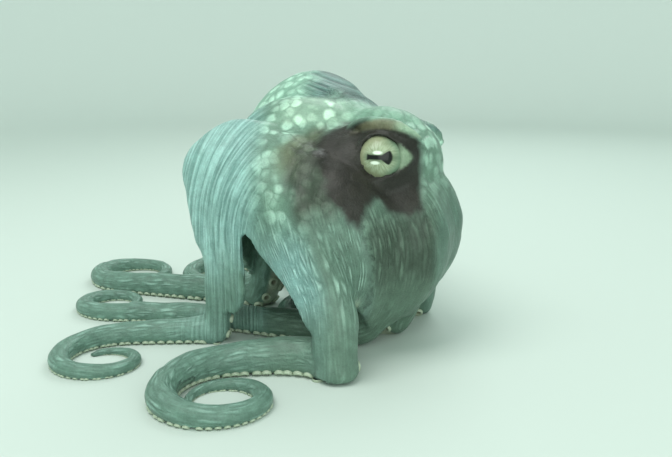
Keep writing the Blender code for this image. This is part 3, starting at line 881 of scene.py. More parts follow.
@dataclass
class Paint:
    """Colours and pattern strengths of every point of the skin."""

    count: int
    light: Array = field(init=False)
    dark: Array = field(init=False)
    cells: Array = field(init=False)
    streaks: Array = field(init=False)
    lines: Array = field(init=False)

    def __post_init__(self) -> None:
        """Starts with the look of the body everywhere."""
        self.light, self.dark = (np.zeros((self.count, 4)) for _ in range(2))
        self.cells, self.streaks, self.lines = (np.zeros(self.count) for _ in range(3))
        self.lay(np.ones(self.count), Zone.BODY)

    def lay(self, share: Array, zone: Zone) -> None:
        """Covers part of the skin with a zone.

        Args:
            share: How fully each point is covered, from 0 to 1.
            zone: The zone whose look it gets.
        """
        look = zone.value
        w = np.clip(share, 0, 1)
        self.light += (np.array(linear(*look.light)) - self.light) * w[:, None]
        self.dark += (np.array(linear(*look.dark)) - self.dark) * w[:, None]
        self.cells += (look.cells - self.cells) * w
        self.streaks += (look.streaks - self.streaks) * w
        self.lines += (look.lines - self.lines) * w

    def calm(self, share: Array) -> None:
        """Fades streaks into their mean tone, where two arms meet and their patterns would clash.

        Args:
            share: How fully the streaks fade at each point, from 0 to 1.
        """
        mean = (self.light + self.dark) / 2
        self.light += (mean - self.light) * (share * self.streaks)[:, None]
        self.streaks = self.streaks * (1 - share)


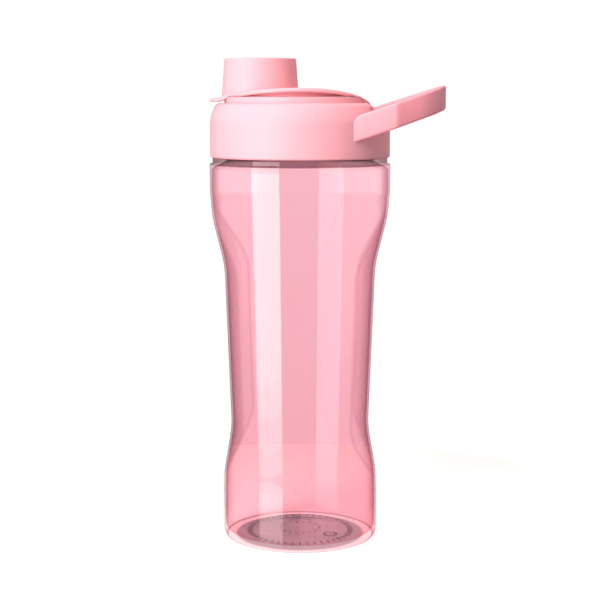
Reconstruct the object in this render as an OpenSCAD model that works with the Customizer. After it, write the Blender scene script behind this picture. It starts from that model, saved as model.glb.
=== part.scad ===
// Protein shaker bottle: clear waisted body, screw lid with a flip-up spout cap, and a carry loop.
// Millimetres. +Z is up, the origin is the centre of the foot ring on the table, +X points to the loop.

/* [Body] */
// radius of the straight foot that stands in a cup holder
foot_r = 36.8; // [36:0.1:37.4]
// height at which the straight foot ends and the body starts to widen
foot_top = 27; // [24:0.5:30]
// radius of the body just under the shoulder
shoulder_r = 42.6; // [42:0.1:43.2]
// height of the shoulder's top
shoulder_z = 179; // [176:0.2:179.4]
// side-to-side half width at the narrowest point of the waist
waist_r = 32.9; // [31.5:0.1:34]
// height of the narrowest point of the waist
waist_z = 57; // [54:0.5:60]
// how far each side scoop's own axis lies beyond the middle
scoop_offset = 25; // [20:1:32]
// turn of the waist about the bottle's axis, against the lid
waist_turn = -3.5; // [-10:0.5:10]
// wall of the clear body
body_wall = 2.4; // [1.8:0.1:2.8]
// inside floor above the table
floor_z = 4.6; // [4.4:0.1:5.4]
// height of the hollow under the foot
punt_h = 2.2; // [1.2:0.1:2.6]
// how much wider the waist gets in each millimetre above its narrowest point
waist_slope = 0.0385; // [0.034:0.0005:0.042]
// how far the scoops step out again under the shoulder
scoop_step = 5.3; // [5:0.1:5.6]

/* [Neck and thread] */
// outer radius of the neck under its thread
neck_r = 37; // [36.6:0.1:37.1]
// radius of the mouth
mouth_r = 34.6; // [33.8:0.1:35]
// height of the mouth's rim
rim_z = 197; // [196.4:0.1:197]
// radius of the collar ring that closes the neck below the lid
bead_r = 41.2; // [40:0.1:41.4]
// rise of the thread in one full turn
thread_lead = 9; // [8:0.5:10]
// how far the thread ridge stands out
thread_h = 1.2; // [0.9:0.1:1.3]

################

▸ WORK INSTRUCTIONS:
Of all the lines in the listing above, how many contain the word "from"? Answer with the number alone.

▸ FULL ANSWER:
3